Copy exactly the lines of the material below that run from the one containing "Write the OpenSCAD" through the one containing "socket faces -Y.". Copy no other lines.

□ □ □ □ □

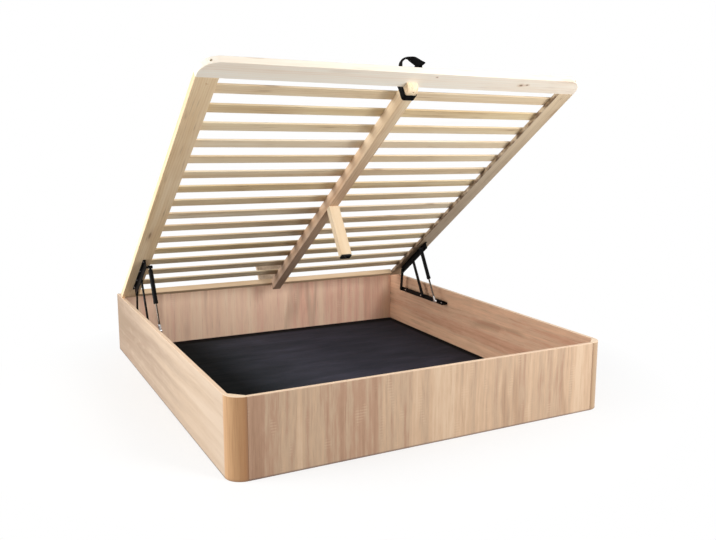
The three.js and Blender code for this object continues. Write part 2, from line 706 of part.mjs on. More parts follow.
for (const [suffix, side] of [["left", -1], ["right", 1]]) {
  // Lower rail: a channel, open at the top, with a low flange on the side panel and the pins in
  // its taller inner blade
  const wallX = insideX - JOINT_GAP;
  const flangeTop = railBottom + LOWER_RAIL_FLANGE;
  const channel = outline([
    [bladeX, railBottom],
    [wallX, railBottom],
    [wallX, flangeTop],
    [wallX - STEEL, flangeTop],
    [wallX - STEEL, railBottom + STEEL],
    [bladeX + STEEL, railBottom + STEEL],
    [bladeX + STEEL, railTop],
    [bladeX, railTop],
  ]);
  const railHoles = [railFront + 10, (pivots.frontFoot.x + pivots.rearFoot.x) / 2].map((y) =>
    barX(RAIL_HOLE_RADIUS, bladeX - 1, bladeX + STEEL + 1, y, railMiddle, 12),
  );
  const lowerRail = joined(
    cut(prismY(channel, railFront, railBack), ...railHoles),
    ...pin(pivots.rearFoot),
    ...pin(pivots.frontFoot),
    ...stud(pivots.gasFoot, gasX + EYE_WIDTH / 2 - 4),
  );
  mesh(bed, "lower_rail_" + suffix, onSide(lowerRail, side), blackSteel);

  // Upper rail: an angle under the lid's side rail
  const angle = outline([
    [bladeX, -UPPER_RAIL_DROP],
    [bladeX + STEEL, -UPPER_RAIL_DROP],
    [bladeX + STEEL, -JOINT_GAP - STEEL],
    [bladeX + UPPER_RAIL_FLANGE, -JOINT_GAP - STEEL],
    [bladeX + UPPER_RAIL_FLANGE, -JOINT_GAP],
    [bladeX, -JOINT_GAP],
  ]);
  const onLid = (along, drop) => new THREE.Vector2(-along, -drop);
  const upperRail = joined(
    prismY(angle, -UPPER_RAIL_FROM_HEAD - UPPER_RAIL_LENGTH, -UPPER_RAIL_FROM_HEAD),
    ...pin(onLid(FRONT_PIVOT, FRONT_PIVOT_DROP)),
    ...stud(onLid(GAS_PIVOT, GAS_PIVOT_DROP), rivetInner),
  );
  mesh(lid, "upper_rail_" + suffix, onSide(upperRail, side), blackSteel);

  // Links
  const rear = between(pivots.rearFoot, pivots.rearTop);
  mesh(rear, "rear_link_" + suffix, onSide(link(REAR_LINK, true), side), blackSteel);
  const front = between(pivots.frontFoot, pivots.frontTop);
  mesh(front, "front_link_" + suffix, onSide(link(FRONT_LINK, false), side), blackSteel);

  // Gas spring: the rod's eye on the lower rail, the tube's eye at the lid
  const spring = between(pivots.gasFoot, pivots.gasTop);
  const reach = pivots.gasTop.distanceTo(pivots.gasFoot);
  const eyeHole = barX(PIN_RADIUS + PIN_CLEAR, gasX - EYE_WIDTH, gasX + EYE_WIDTH, 0, 0);
  const eye = (half, z) => barX(EYE_RADIUS, gasX - half, gasX + half, 0, z);
  const turned = (points, sides) => {
    const profile = points.map(([r, z]) => new THREE.Vector2(r, z));
    return new THREE.LatheGeometry(profile, sides).rotateX(Math.PI / 2).translate(gasX, 0, 0);
  };
  const nutEnd = EYE_RADIUS + END_NUT_LENGTH;
  const springEnd = cut(
    joined(
      eye(EYE_WIDTH / 2, 0),
      turned([[0, 0], [NECK_RADIUS, 0], [NECK_RADIUS, EYE_RADIUS + 3], [END_NUT_RADIUS, EYE_RADIUS + 3],
        [END_NUT_RADIUS, nutEnd], [0, nutEnd], [0, 0]], 6),
    ),
    eyeHole,
  );
  mesh(spring, "gas_end_" + suffix, onSide(springEnd, side), zinc);
  const rod = turned(
    [[0, nutEnd + JOINT_GAP], [ROD_RADIUS, nutEnd + JOINT_GAP], [ROD_RADIUS, ROD_LENGTH - 1],
      [ROD_RADIUS - 1, ROD_LENGTH], [0, ROD_LENGTH], [0, nutEnd + JOINT_GAP]],
    12,
  );
  mesh(spring, "gas_rod_" + suffix, onSide(rod, side), rodSteel);
  const tubeTop = reach - EYE_RADIUS - 4;
  const tubeBottom = tubeTop - TUBE_LENGTH;
  const bore = ROD_RADIUS + ROD_CLEAR;
  const collar = TUBE_RADIUS + TUBE_COLLAR;
  const boreTop = tubeTop - TUBE_RADIUS;
  const tube = joined(
    turned([[bore, tubeBottom], [collar - 1, tubeBottom], [collar, tubeBottom + 1],
      [collar, tubeBottom + 12], [TUBE_RADIUS, tubeBottom + 14], [TUBE_RADIUS, tubeTop - 3],
      [TUBE_RADIUS - 3, tubeTop], [NECK_RADIUS, tubeTop], [NECK_RADIUS, reach], [0, reach],
      [0, boreTop], [bore, boreTop], [bore, tubeBottom]], 20),
    eye(TUBE_RADIUS + TUBE_COLLAR, reach),
  );
  mesh(spring, "gas_tube_" + suffix, onSide(tube, side), blackSteel);
}

export default bed;
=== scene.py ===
"""Looks of the ottoman storage bed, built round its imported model.

Metres, in the model's frame: X across the bed, Y from the foot end to the head end, Z up.
"""
import json
import math

import bpy
import numpy as np
from mathutils import Matrix, Vector

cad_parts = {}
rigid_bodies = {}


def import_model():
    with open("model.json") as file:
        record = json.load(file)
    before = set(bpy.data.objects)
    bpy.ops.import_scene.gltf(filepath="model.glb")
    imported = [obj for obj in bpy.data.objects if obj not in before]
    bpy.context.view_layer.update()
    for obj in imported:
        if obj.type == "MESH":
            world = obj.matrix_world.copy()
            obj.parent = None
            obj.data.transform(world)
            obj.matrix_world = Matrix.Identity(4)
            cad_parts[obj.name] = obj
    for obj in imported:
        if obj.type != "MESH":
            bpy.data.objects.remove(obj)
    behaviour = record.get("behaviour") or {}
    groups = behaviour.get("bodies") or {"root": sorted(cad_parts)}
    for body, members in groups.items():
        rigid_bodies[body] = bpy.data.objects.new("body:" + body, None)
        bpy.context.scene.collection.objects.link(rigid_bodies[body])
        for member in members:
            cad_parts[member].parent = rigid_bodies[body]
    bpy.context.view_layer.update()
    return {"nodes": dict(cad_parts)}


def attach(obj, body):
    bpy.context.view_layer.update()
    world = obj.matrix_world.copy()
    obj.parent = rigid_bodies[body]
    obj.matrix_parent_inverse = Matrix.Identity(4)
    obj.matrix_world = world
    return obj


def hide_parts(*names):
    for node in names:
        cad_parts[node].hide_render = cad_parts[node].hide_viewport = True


# Sizes shared with the model
HALF_W, HALF_L, BOX_H = 0.800, 0.950, 0.292
BOARD, POST = 0.016, 0.062
SLAT_COUNT = 15

# Open lid: its tilt, the middle of its head edge and its length; its rails' thickness, the foot
# rail's width and the right rail's inner edge
TILT = math.radians(34.1)
LID_SETBACK, LID_LIFT = 0.128, 0.001
LID_HEAD = Vector((0.0, HALF_L - LID_SETBACK, BOX_H + LID_LIFT))
LID_L = 1.900
RAIL_T = 0.027
FOOT_RAIL = 0.087
RIGHT_RAIL_INNER = 0.7205

# Leg: how far down the lid it stands, and how far below the lid the recess in its foot is
LEG_V, LEG_RECESS_W = 0.938, -0.2845

# Where the leg's foot stands on the cloth when the lid is shut, along the bed
LEG_STANDS_Y = 0.012

# Middle beam: half its width, and how far it drops below the rails. Pull strap: its section, its
# clearance round the beam and its distance from the foot rail
BEAM_HALF, BEAM_DROP = 0.0225, 0.033
STRAP_W, STRAP_T, STRAP_CLEAR = 0.030, 0.002, 0.0018
STRAP_FROM_RAIL = 0.0025
STRAP_V = LID_L - FOOT_RAIL - STRAP_FROM_RAIL - STRAP_W / 2

# Floor cloth: its half sizes, the cuts at the two posts, its flat top and its thickness
CLOTH_GAP = 0.0006
CLOTH_X, CLOTH_Y = HALF_W - BOARD - CLOTH_GAP, HALF_L - BOARD - CLOTH_GAP
CLOTH_CUT_X, CLOTH_CUT_Y = HALF_W - POST - CLOTH_GAP, HALF_L - POST - CLOTH_GAP
CLOTH_TOP = 0.0041
CLOTH_THICK = 0.0007

# Lower rails of the lift mechanism: the inner blade's face, its middle height, the links' fixed
# pins and the front end
LOWER_RAIL_L, LOWER_RAIL_W, LOWER_RAIL_DROP, PAST_REAR_PIN = 0.478, 0.024, 0.054, 0.020
BLADE_X = HALF_W - 0.050
RAIL_MIDDLE = BOX_H - LOWER_RAIL_DROP - LOWER_RAIL_W / 2
REAR_PIN_Y, FRONT_PIN_Y = 0.728024, 0.476442
RAIL_FRONT = REAR_PIN_Y + PAST_REAR_PIN - LOWER_RAIL_L

# Upper rails' flange: the screws' line across the lid, and its face below the lid
FLANGE_X, FLANGE_W = 0.7575, -0.0033

# Camera
CAMERA_AT = (-1.5399, -3.4452, 1.1578)
CAMERA_YAW, CAMERA_PITCH, CAMERA_ROLL = 0.5413, -0.1726, 0.0171
CAMERA_LENS, CAMERA_SHIFT = 41.30, (-0.1058, 0.0025)


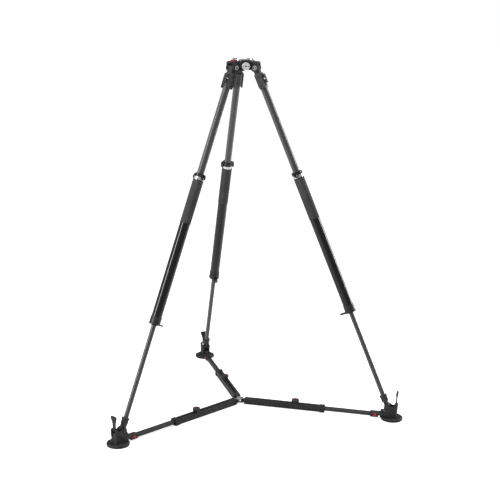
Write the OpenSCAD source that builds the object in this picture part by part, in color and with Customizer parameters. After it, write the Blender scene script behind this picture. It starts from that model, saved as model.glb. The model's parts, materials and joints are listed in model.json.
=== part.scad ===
// Video tripod: a bowl crown, three twist-lock legs of three tubes each, rubber shoes and a ground spreader.
// The origin is the centre of the bowl's rim, +Z is up, and the accessory socket faces -Y.

/* [Stance] */
// Height of the bowl rim above the ground
rim_height = 1540; // [1520:1:1560]
// Lean of each leg from the vertical, in degrees
leg_lean = 23; // [22.5:0.1:23.5]
// Height of the ankle pivots above the ground
ankle_height = 60; // [58:1:62]

/* [Crown] */
// Diameter of the half ball that the bowl takes
bowl_d = 75; // [70:1:76]
// Distance of the leg hinges from the crown's centre line
hinge_r = 59; // [58:1:62]
// Drop of the leg hinges below the bowl rim
hinge_drop = 40; // [38:1:42]
// Width of each of the crown's three lugs
lug_w = 46; // [44:1:50]
// Width of the leg tongue between a lug's two cheeks
tongue_w = 28; // [24:1:30]

/* [Tubes] */
// Outer diameter of the upper tubes
upper_d = 29.8; // [29:0.1:30]
// Outer diameter of the middle tubes
mid_d = 43.4; // [43:0.1:44]
// Outer diameter of the lower tubes
lower_d = 20.4; // [19:0.1:21]
// Outer diameter of the rubber grips
grip_d = 46; // [45:0.1:46.4]
// Distance along the leg from the hinge to the twist-lock ring
lock_at = 470; // [460:1:480]
// Distance along the leg from the hinge to the grip's lower end
grip_end = 684; // [660:1:700]
// Distance along the leg from the hinge to the bottom collar's lower edge
mid_end = 1120; // [1110:1:1130]
// Radial clearance of sliding fits
fit = 0.08; // [0.05:0.01:0.1]

/* [Shoes] */
// Diameter of the round rubber base
pad_d = 95; // [90:1:98]
// Thickness of the base
pad_t = 13; // [12:1:14]
// Distance of the base's centre beyond the ankle pivot
pad_out = 22; // [20:1:24]
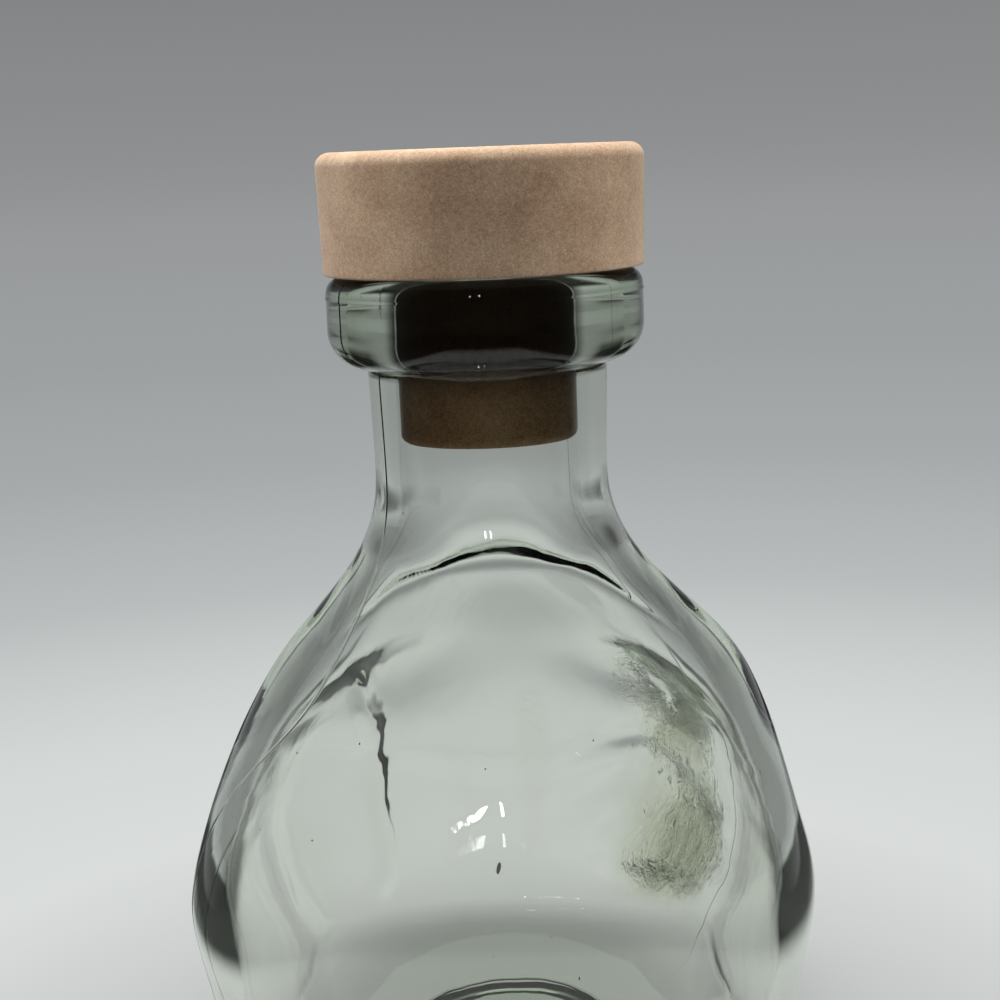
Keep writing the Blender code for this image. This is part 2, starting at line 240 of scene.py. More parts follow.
def add_softbox(name, place, aim, width, height, power, shows):
    """Area lamp at a place, turned towards a point, that gloss shows or doesn't."""
    lamp = bpy.data.lights.new(name, "AREA")
    lamp.shape = "RECTANGLE"
    lamp.size = width
    lamp.size_y = height
    lamp.energy = power
    item = bpy.data.objects.new(name, lamp)
    item.location = place
    turn = np.subtract(aim, place)
    heading = math.atan2(turn[1], turn[0]) - math.pi / 2.0
    pitch = math.atan2(turn[2], math.hypot(turn[0], turn[1])) + math.pi / 2.0
    item.rotation_euler = (pitch, 0.0, heading)
    item.visible_glossy = shows
    item.visible_transmission = shows
    bpy.context.scene.collection.objects.link(item)


add_softbox("softbox_top", (-0.05, 0.05, 0.80), (0.0, 0.0, 0.1), 0.50, 0.50, 9.0, False)
add_softbox("softbox_left", (-0.70, 0.10, 0.35), (0.0, 0.0, 0.12), 0.40, 0.40, 2.3, False)
add_softbox("softbox_right", (0.70, 0.10, 0.35), (0.0, 0.0, 0.12), 0.40, 0.40, 2.7, False)
add_softbox("front_light_left", (-0.15, -1.20, 0.60), (0.0, 0.0, 0.06), 0.035, 0.09, 0.45, True)
add_softbox("front_light_right", (-0.02, -1.20, 0.60), (0.0, 0.0, 0.06), 0.02, 0.10, 0.25, True)


# Camera: near the decanter and level with its top, looking down on it, as a phone held at
# arm's length would be. The shot is turned a little, so the neck leans to the left.

CAMERA_LENS = 67.7
CAMERA_SENSOR = 36.0
CAMERA_CLIP = 10.0 * MM
CAMERA_DISTANCE = 308.2 * MM
CAMERA_HEIGHT = 156.5 * MM
CAMERA_SIDESTEP = 1.23 * MM
CAMERA_DIP = math.radians(10.5)
CAMERA_TURN = math.radians(2.0)
CAMERA_ROLL = math.radians(-2.2)

lens = bpy.data.cameras.new("camera")
lens.lens = CAMERA_LENS
lens.sensor_width = CAMERA_SENSOR
lens.clip_start = CAMERA_CLIP
camera = bpy.data.objects.new("camera", lens)
camera.location = (
    CAMERA_SIDESTEP * math.cos(CAMERA_TURN) + CAMERA_DISTANCE * math.sin(CAMERA_TURN),
    CAMERA_SIDESTEP * math.sin(CAMERA_TURN) - CAMERA_DISTANCE * math.cos(CAMERA_TURN),
    CAMERA_HEIGHT,
)
aim = Matrix.Rotation(CAMERA_TURN, 3, "Z") @ Matrix.Rotation(math.pi / 2.0 - CAMERA_DIP, 3, "X")
camera.rotation_euler = (aim @ Matrix.Rotation(CAMERA_ROLL, 3, "Z")).to_euler()
bpy.context.scene.collection.objects.link(camera)
bpy.context.scene.camera = camera
bpy.context.scene.view_settings.view_transform = "Standard"


# Decanter: one piece of clear, faintly green soda-lime glass, blown into a two-part mould.
# Its outside takes the mould's shape: four arched panels between four lobed corners. Its
# inside is only air-blown, so it follows the outside loosely and the wall varies.

# Heights of the body's sections, and how far a face and a corner stand off the axis at each.
BODY_LEVELS = np.array((0.0, 26.9, 40.5, 51.3, 59.5, 68.1, 75.7, 85.5, 93.5, 102.8, 122.7)) * MM
FACE_REACH = np.array((42.0, 48.3, 50.1, 47.6, 45.0, 42.9, 38.6, 28.6, 22.1, 19.2, 19.7)) * MM
CORNER_REACH = np.array((47.5, 56.1, 60.0, 55.3, 45.8, 34.9, 29.2, 23.5, 20.4, 19.2, 19.7)) * MM
PANEL_EDGE = math.radians(25.0)
HOLLOW_START = math.radians(2.0)
HOLLOW_FULL = math.radians(38.0)
HOLLOW_LEVELS = (51.3 * MM, 68.1 * MM)
FLAT_LEVELS = (59.5 * MM, 85.5 * MM)
# How soft the cooling glass drew the corners, in degrees round, from the body to the shoulder.
BODY_SOFT = 7.0
SHOULDER_SOFT = 12.0
SOFT_LEVELS = (48.0 * MM, 62.0 * MM)
SOFT_RISE = 2.5 * MM
HEEL_HEIGHT = 9.0 * MM
REST_FACE = 33.0 * MM
REST_CORNER = 35.0 * MM
RIM_Z = 137.5 * MM
BORE_RADIUS = 14.9 * MM
AROUND = 256
FINE_STEP = 0.5 * MM
TABLE_TOP = 145.0 * MM

angles = np.arange(AROUND) * 2.0 * math.pi / AROUND
levels = np.arange(0.0, TABLE_TOP, FINE_STEP)
EIGHTH_TURN = math.pi / 4.0


def ramp(value, start, end):
    """Smooth step from 0 at start to 1 at end."""
    share = np.clip((value - start) / (end - start), 0.0, 1.0)
    return share * share * (3.0 - 2.0 * share)


def mix(low, high, share):
    """Value that runs from low to high as share runs from 0 to 1."""
    return low * (1.0 - share) + high * share


def smooth_curve(heights, reaches, at):
    """Monotone cubic through the stations, read at many heights."""
    gaps = np.diff(heights)
    slopes = np.diff(reaches) / gaps
    tangents = np.concatenate(([slopes[0]], np.zeros(len(gaps) - 1), [slopes[-1]]))
    for i in range(1, len(gaps)):
        if slopes[i - 1] * slopes[i] > 0.0:
            below = gaps[i] * 2.0 + gaps[i - 1]
            above = gaps[i] + gaps[i - 1] * 2.0
            tangents[i] = (below + above) / (below / slopes[i - 1] + above / slopes[i])
    i = np.clip(np.searchsorted(heights, at) - 1, 0, len(gaps) - 1)
    t = np.clip((at - heights[i]) / gaps[i], 0.0, 1.0)
    start = (1.0 + 2.0 * t) * (1.0 - t) ** 2 * reaches[i] + t * (1.0 - t) ** 2 * gaps[i] * tangents[i]
    end = t ** 2 * (3.0 - 2.0 * t) * reaches[i + 1] + t ** 2 * (t - 1.0) * gaps[i] * tangents[i + 1]
    return start + end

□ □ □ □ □

**RESPONSE TO THE EXERCISE**
Write the OpenSCAD source that builds the object in this picture part by part, in color and with Customizer parameters. After it, write the Blender scene script behind this picture. It starts from that model, saved as model.glb. The model's parts, materials and joints are listed in model.json.
=== part.scad ===
// Video tripod: a bowl crown, three twist-lock legs of three tubes each, rubber shoes and a ground spreader.
// The origin is the centre of the bowl's rim, +Z is up, and the accessory socket faces -Y.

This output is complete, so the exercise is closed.